I read the home page of the Evolve! campaign website and I realised Immediately that I have ALWAYS believed that animals are NOT here for us to use as we see fit – they exist and morally they have the right to thrive without serving our needs for food, entertainment, research etc. The philosophy was a long way from my own explanation that I had by now convinced myself I believed in – it had become so diluted so that I could sound less ‘weird’ to other people. But I felt like a fool – by denying that I believe in this ‘radical’ philosophy I have been hurting myself for years.

 Since that point I have been finding myself more and more motivated by the online vegan community. I no longer feel isolated and different to everybody. I am committed to the cause and everything is so different now. Like, in the past I have been embarrassed to ask staff in shops and restaurants about the vegan options. I was embarrassed to use the word ‘vegan.’ However, now I feel that I am connected to the community I can say it proudly, aware of what it means beyond the choices for diet.

This has been a revelation for me and I can now see a future where my life has meaning and I am working for a cause I am passionate about. Of course, I’m not exactly full of joy – my enlightenment has meant having to try to accept the unbelievable suffering that is going on right now by millions of sentient beings. However, I would take how I feel now over the self-imposed numbness I have had for years.

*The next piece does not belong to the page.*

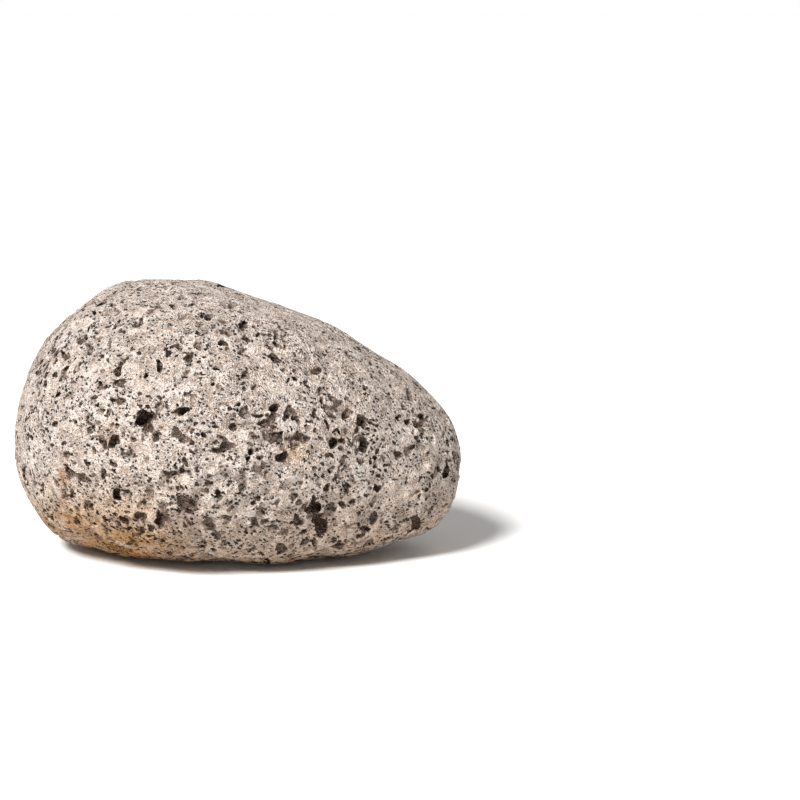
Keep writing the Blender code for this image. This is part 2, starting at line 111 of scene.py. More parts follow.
# Hollows of the broad face, in millimetres on the plane that the camera sees square on:
# (across from the middle, up from the lowest outline, long size, short size, tilt in degrees, depth,
# darkness from 0 to 1).
FACE_BUBBLES = (
    # upper left
    (-27.1, 43.3, 2.3, 2.2, 0, 1.7, 1.0), (-26.2, 44.9, 1.9, 1.3, 60, 1.2, 0.9),
    (-26.4, 40.8, 2.4, 1.5, 10, 1.7, 0.9), (-26.5, 37.0, 2.0, 1.5, 0, 1.6, 0.9),
    (-39.0, 42.5, 2.0, 1.7, 80, 1.0, 0.5), (-36.3, 43.6, 2.0, 1.5, 70, 0.9, 0.4),
    (-38.8, 47.0, 2.3, 1.1, -50, 1.1, 0.8), (-40.5, 45.5, 0.8, 0.7, 0, 0.5, 0.6),
    (-33.8, 47.5, 1.7, 1.4, 70, 0.8, 0.4), (-34.0, 55.5, 0.9, 0.8, 0, 0.8, 0.9),
    (-30.2, 58.2, 2.1, 1.0, 15, 1.2, 0.8), (-27.7, 57.4, 2.1, 1.1, -30, 0.9, 0.6),
    (-22.3, 54.3, 2.4, 1.2, 75, 1.6, 0.9), (-23.0, 52.2, 0.9, 0.7, 0, 1.0, 1.0),
    (-22.6, 50.7, 1.2, 0.7, 0, 0.8, 0.6), (-29.2, 49.6, 1.4, 0.9, -30, 1.0, 0.7),
    (-20.6, 42.6, 1.7, 1.4, 60, 1.9, 1.0), (-17.8, 43.9, 2.3, 1.4, -60, 1.5, 0.9),
    (-20.5, 48.0, 2.6, 2.4, 0, 0.5, 0.15), (-24.0, 46.5, 2.0, 1.8, 90, 0.4, 0.15),
    (-33.0, 40.8, 1.5, 0.7, 80, 0.8, 0.7), (-36.9, 34.3, 3.2, 1.1, 58, 1.1, 0.7),
    (-23.5, 38.0, 3.0, 1.5, 0, 0.4, 0.2), (-20.0, 36.7, 0.9, 0.9, 0, 1.0, 1.0),
    (-16.5, 62.2, 2.5, 1.2, 0, 0.5, 0.3), (-22.0, 63.2, 1.5, 0.5, 0, 0.5, 0.6),
    (-38.4, 53.4, 0.7, 0.7, 0, 0.6, 0.7), (-33.4, 52.6, 1.2, 0.5, 85, 0.6, 0.7),
    (-29.3, 34.0, 2.5, 1.0, 85, 0.7, 0.5), (-32.2, 30.4, 1.2, 0.7, -60, 0.7, 0.6),
    # upper middle
    (-12.6, 33.7, 3.2, 2.2, -5, 2.4, 1.0), (-13.5, 48.3, 2.4, 2.0, -35, 1.2, 0.5),
    (-15.6, 47.2, 1.5, 1.3, 40, 1.2, 0.8), (-11.4, 51.7, 1.8, 1.4, -40, 0.9, 0.5),
    (-12.0, 55.4, 3.0, 1.8, 10, 0.7, 0.3), (-6.4, 55.2, 2.4, 1.8, -10, 0.8, 0.5),
    (-8.3, 55.7, 0.9, 0.8, 0, 0.9, 0.8), (-7.3, 52.2, 2.3, 1.4, -25, 0.9, 0.5),
    (-3.9, 51.7, 1.7, 0.9, -65, 1.5, 0.9), (-3.4, 48.9, 1.6, 1.0, 80, 1.5, 0.9),
    (-14.6, 57.3, 0.9, 0.8, 90, 0.9, 0.8), (-12.5, 59.6, 1.8, 1.1, 0, 0.6, 0.3),
    (-0.8, 57.6, 2.5, 2.2, 80, 1.0, 0.4), (0.4, 56.4, 2.4, 0.9, -18, 1.4, 0.8),
    (0.0, 60.3, 1.3, 0.9, -30, 1.2, 0.9), (1.4, 53.5, 2.1, 1.8, 60, 1.3, 0.9),
    (3.2, 53.1, 1.8, 0.9, -12, 1.1, 0.8), (7.8, 46.2, 3.4, 1.7, -30, 2.0, 0.9),
    (-4.4, 43.5, 1.8, 0.9, -40, 1.5, 0.9), (-2.4, 44.3, 1.6, 1.0, -15, 1.3, 0.8),
    (-0.3, 42.2, 1.2, 1.1, 0, 0.9, 0.5), (1.2, 42.5, 1.9, 1.7, 60, 1.1, 0.5),
    (-6.3, 41.5, 2.1, 1.9, 0, 0.5, 0.25), (-5.8, 39.9, 1.0, 0.8, 0, 1.0, 0.9),
    (-3.9, 39.2, 1.8, 1.6, 30, 1.1, 0.6), (7.5, 35.0, 2.5, 2.3, 0, 2.2, 1.0),
    (7.8, 33.2, 1.6, 0.9, 0, 1.2, 0.9), (1.4, 33.9, 2.6, 2.4, 70, 1.5, 0.55),
    (1.3, 31.3, 2.2, 1.9, 0, 0.9, 0.4), (-8.0, 46.0, 2.4, 0.5, -20, 0.8, 0.8),
    (10.8, 41.2, 0.9, 0.9, 0, 0.9, 0.9), (12.7, 43.5, 1.4, 1.3, 0, 0.8, 0.5),
    (9.0, 43.6, 1.0, 0.5, 0, 0.7, 0.8), (10.5, 43.7, 1.5, 0.8, 0, 0.8, 0.7),
    (-14.3, 41.0, 1.4, 0.7, 85, 0.8, 0.6), (-17.2, 43.3, 1.3, 1.0, 0, 0.8, 0.5),
    (-10.8, 38.9, 1.0, 0.6, 0, 0.8, 0.8), (14.3, 50.6, 1.2, 0.5, 0, 0.6, 0.7),
    (5.8, 50.3, 1.0, 0.7, 90, 0.7, 0.7), (12.4, 46.3, 0.9, 0.6, 0, 0.7, 0.8),
    # upper right
    (14.1, 37.1, 2.2, 1.8, 10, 1.0, 0.4), (12.7, 40.8, 1.5, 1.0, 0, 1.2, 0.9),
    (15.2, 40.9, 2.2, 0.9, 8, 0.8, 0.5), (15.5, 43.2, 1.6, 1.4, 40, 1.0, 0.5),
    (17.4, 43.5, 2.0, 1.3, -15, 1.1, 0.8), (19.5, 42.7, 1.5, 0.8, 0, 0.8, 0.6),
    (18.5, 36.5, 1.8, 1.1, -15, 1.3, 0.8), (18.3, 38.7, 2.0, 1.4, 90, 0.8, 0.5),
    (22.3, 36.2, 2.5, 1.5, -55, 1.2, 0.5), (27.7, 32.2, 2.7, 2.6, 60, 1.7, 0.8),
    (27.0, 30.4, 1.8, 1.0, 70, 1.0, 0.6), (30.7, 32.4, 1.4, 1.1, 15, 0.9, 0.6),
    (28.2, 26.8, 2.7, 2.2, -20, 1.9, 0.9), (26.3, 28.3, 2.8, 1.8, 0, 0.9, 0.5),
    (21.3, 27.1, 1.6, 1.3, -15, 1.9, 1.0), (21.5, 32.8, 1.0, 0.7, 0, 0.8, 0.8),
    (24.4, 29.4, 0.8, 0.6, 90, 0.7, 0.7), (23.8, 47.6, 1.8, 1.0, 0, 1.0, 0.7),
    (20.9, 50.1, 1.8, 0.5, 0, 0.7, 0.8), (28.2, 39.5, 1.7, 0.9, -70, 1.2, 0.8),
    (29.4, 44.8, 1.1, 0.9, -40, 0.9, 0.7), (30.3, 43.1, 0.8, 0.8, 0, 0.7, 0.7),
    (37.7, 32.0, 1.3, 1.1, 70, 1.2, 1.0), (39.3, 31.4, 1.4, 1.0, 90, 1.0, 0.7),
    (41.2, 32.8, 2.4, 1.7, -48, 1.3, 0.8), (38.4, 37.4, 2.4, 1.8, -50, 1.2, 0.6),
    (35.8, 34.9, 1.6, 1.0, 0, 0.8, 0.5), (33.0, 30.2, 1.2, 0.9, 0, 0.8, 0.6),
    (38.1, 25.2, 2.8, 1.8, -65, 1.2, 0.5), (36.1, 24.3, 2.4, 0.9, -55, 1.4, 0.9),
    (48.3, 24.4, 1.5, 0.8, 90, 0.8, 0.7), (46.0, 28.7, 1.0, 0.8, 90, 0.8, 0.7),
    (20.2, 24.1, 1.0, 0.7, 0, 0.8, 0.8), (30.6, 24.0, 0.7, 0.7, 0, 0.7, 0.8),
    # lower left
    (-21.7, 32.6, 4.1, 3.5, 60, 2.9, 1.0), (-20.2, 30.4, 1.8, 1.3, -70, 1.6, 0.9),
    (-19.0, 28.0, 2.3, 1.3, -75, 1.5, 0.9), (-28.1, 27.4, 2.6, 2.3, 40, 2.0, 0.9),
    (-29.2, 29.8, 1.2, 0.9, 80, 0.9, 0.6), (-16.7, 26.3, 1.4, 1.0, 90, 0.9, 0.7),
    (-27.0, 32.0, 1.3, 0.6, -45, 0.8, 0.8), (-17.0, 32.0, 2.5, 0.7, -25, 0.8, 0.6),
    (-48.0, 20.3, 3.0, 1.4, 80, 1.4, 0.9), (-47.1, 16.7, 1.6, 1.0, 80, 1.0, 0.8),
    (-44.0, 16.4, 1.2, 0.9, 90, 0.8, 0.7), (-43.2, 19.7, 1.1, 0.8, 0, 0.7, 0.7),
    (-42.3, 26.1, 0.7, 0.7, 0, 0.6, 0.7), (-38.5, 24.5, 1.6, 1.2, 80, 0.8, 0.5),
    (-38.1, 22.0, 2.0, 1.0, 85, 0.8, 0.5), (-39.2, 19.0, 2.2, 1.5, 70, 1.0, 0.5),
    (-39.5, 14.7, 0.9, 0.9, 0, 0.8, 0.7), (-36.2, 24.3, 1.8, 1.6, 0, 0.5, 0.3),
    (-27.1, 14.9, 2.4, 2.2, 80, 2.1, 1.0), (-25.3, 15.9, 1.2, 1.0, 0, 1.0, 0.8),
    (-20.0, 15.2, 2.9, 2.0, 85, 1.3, 0.6), (-27.7, 21.1, 1.4, 1.0, 85, 1.0, 0.8),
    (-23.9, 22.7, 1.0, 0.7, 90, 0.8, 0.7), (-21.2, 23.1, 1.5, 1.3, 0, 0.9, 0.5),
    (-18.2, 22.9, 1.0, 0.8, 0, 0.8, 0.7), (-22.1, 20.7, 0.7, 0.7, 0, 0.7, 0.7),
    (-24.5, 24.5, 2.5, 1.0, 18, 1.0, 0.7), (-33.2, 13.9, 1.0, 0.7, 0, 0.8, 0.8),
    (-37.3, 11.3, 2.2, 1.8, 85, 0.6, 0.3), (-29.9, 10.0, 1.5, 0.6, -35, 0.8, 0.8),
    (-22.2, 10.5, 3.0, 2.1, 10, 1.2, 0.8), (-17.0, 9.7, 3.5, 2.7, 80, 1.6, 0.6),
    (-18.2, 10.0, 2.8, 1.0, 75, 1.7, 1.0), (-19.3, 8.2, 2.0, 1.8, 0, 1.0, 0.7),
    (-32.0, 5.8, 2.5, 1.6, -15, 1.5, 0.8), (-31.2, 3.8, 3.0, 1.2, 0, 1.0, 0.8),
    (-24.5, 3.3, 1.5, 0.5, -35, 0.7, 0.7), (-16.5, 5.0, 1.5, 1.2, 0, 0.9, 0.6),
    # lower middle
    (-13.7, 29.0, 3.4, 1.6, -35, 2.0, 0.9), (-5.0, 25.1, 3.0, 1.4, 5, 1.3, 0.8),
    (-2.6, 26.1, 2.6, 1.9, 35, 1.6, 0.9), (-12.9, 21.1, 2.1, 1.2, -38, 1.4, 0.8),
    (-3.6, 18.1, 1.1, 1.0, 0, 0.9, 0.7), (2.7, 23.8, 1.5, 0.9, 0, 1.2, 1.0),
    (9.7, 24.0, 2.3, 2.1, 0, 2.2, 1.0), (4.2, 20.6, 3.1, 2.7, -60, 0.9, 0.45),
    (14.5, 28.0, 2.7, 1.9, 20, 1.3, 0.8), (13.8, 26.0, 1.3, 1.0, 0, 0.9, 0.6),
    (10.1, 17.1, 1.8, 1.5, 60, 1.2, 0.7), (13.2, 16.9, 1.0, 0.6, 0, 0.8, 0.8),
    (11.5, 19.3, 1.3, 1.0, 0, 0.8, 0.6), (1.5, 16.7, 2.2, 1.9, 0, 0.9, 0.5),
    (17.0, 20.9, 1.4, 0.9, 85, 0.9, 0.7), (-11.3, 13.0, 3.7, 3.2, -40, 1.3, 0.75),
    (-10.9, 11.7, 1.8, 1.3, -20, 1.7, 1.0), (-14.8, 13.2, 1.5, 1.2, 0, 0.9, 0.6),
    (-16.8, 12.6, 1.5, 1.2, 0, 0.8, 0.5), (-6.3, 8.8, 2.9, 2.0, 80, 1.2, 0.8),
    (-4.1, 6.1, 2.0, 1.9, 0, 1.1, 0.6), (-12.8, 6.5, 1.5, 1.4, 0, 0.8, 0.5),
    (-12.2, 4.1, 1.0, 0.8, 0, 0.8, 0.7), (3.6, 9.4, 2.9, 1.6, 82, 1.2, 0.8),
    (6.0, 9.5, 1.2, 0.8, 0, 0.8, 0.7), (8.3, 14.0, 0.9, 0.9, 0, 0.8, 0.8),
    (9.5, 3.1, 3.1, 2.3, 70, 1.4, 0.7), (12.3, 4.0, 1.3, 1.0, 0, 0.8, 0.6),
    (15.0, 4.8, 1.2, 1.1, 0, 0.8, 0.6),
    # lower right
    (17.4, 12.3, 3.2, 2.7, 20, 2.6, 1.0), (18.5, 8.8, 4.0, 3.1, -75, 2.3, 1.0),
    (20.4, 11.6, 3.8, 3.2, 90, 1.6, 0.4), (16.6, 10.3, 1.6, 1.2, 85, 1.3, 0.8),
    (23.3, 12.9, 2.2, 1.6, -60, 1.4, 0.8), (22.3, 15.1, 1.5, 0.8, 0, 0.8, 0.6),
    (23.8, 21.2, 2.6, 2.4, 0, 0.6, 0.25), (23.0, 22.0, 1.9, 0.7, 50, 1.2, 0.9),
    (33.0, 22.0, 1.5, 0.9, 0, 1.2, 0.8), (35.6, 20.8, 1.6, 0.6, -20, 1.1, 0.8),
    (31.2, 17.0, 2.4, 1.4, -65, 1.2, 0.7), (32.5, 17.2, 0.7, 0.7, 0, 0.6, 0.6),
    (30.0, 13.5, 1.6, 0.9, 85, 0.9, 0.7), (30.1, 9.8, 2.1, 1.3, 70, 1.3, 0.8),
    (23.0, 19.0, 1.2, 1.1, 0, 0.8, 0.6), (28.2, 7.0, 2.0, 1.0, 85, 0.9, 0.6),
    (39.8, 8.8, 2.6, 2.2, 60, 1.7, 0.9), (38.3, 7.4, 2.0, 1.5, 0, 0.9, 0.5),
    (47.0, 12.3, 1.1, 1.0, 0, 0.8, 0.7), (46.3, 20.5, 2.6, 1.4, 62, 1.4, 1.0),
    (43.3, 19.9, 0.8, 0.7, 0, 0.7, 0.7), (22.2, 3.4, 2.6, 1.3, 0, 1.4, 0.7),
    (28.5, 4.1, 3.0, 0.9, 20, 0.9, 0.7), (33.0, 5.6, 1.0, 0.8, 0, 0.8, 0.7),
    (36.0, 12.7, 0.8, 0.8, 0, 0.7, 0.7), (38.2, 12.7, 0.8, 0.8, 0, 0.7, 0.7),
    (30.2, 21.5, 0.8, 0.8, 0, 0.7, 0.8),
)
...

So this year has been a formative one for me; I have been getting closer and closer to my true self. The other day I was listening to the Hen House podcast I mentioned earlier while washing up and I felt a sort of epiphany. I felt more strongly than ever that veganism was my path. For years I have been searching for meaning and a direction in life, philosophically, and finally I found the obvious truth that I want to be, and have always wanted to be, involved in animal rights.

I am eager to get started in some sort of activism. I don’t want to rush into something but I also feel that I have a lot of years of being absent from activism to make up for since first becoming aware of animal rights.”